What is the relationship between the slope and elasticity of a demand curve?

Price elasticity of demand can be defined as the degree of responsiveness of the quantity demanded of a commodity due to change in its price. That is if price changes by 1%, then by how much %, the quantity demanded is changed.
$E_p= \frac{\%change in quantity demanded}{\%change in its price}$
On the other hand, slope of demand says 'how much will be the steepness or flatness of the curve given the price and income of the household'.
$\frac{dy}{dx}$
The price elasticity of demand and its slope are, therefore, inversely related to each other. That is, higher the elasticity, lower the slope (flatter curve) and lower the elasticity, higher the slope (steeper curve).
$\frac{dy}{dx}= \frac{1}{E_p}$


Even on a single demand curve with constant slope, there could be all the five different types of elasticities that is perfectly elastic, perfectly inelastic, elastic, inelastic, and unitary elastic.

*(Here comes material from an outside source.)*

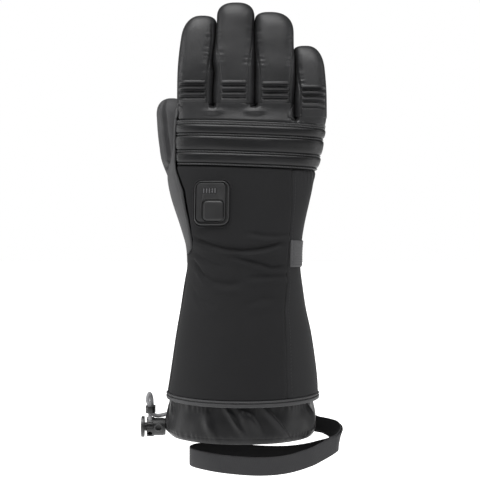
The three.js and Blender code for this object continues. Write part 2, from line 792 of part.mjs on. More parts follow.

Point at which demand curve intersects the vertical axis, elasticity is perfectly inelastic (∞), point in the middle of the curve is unitary elastic (1), point in between perfectly elastic and unitary elastic is elastic(>1) point at which demand curve intersects horizontal axis, elasticity is perfectly inelastic (0) and point in between perfectly inelastic and unitary elastic is inelastic.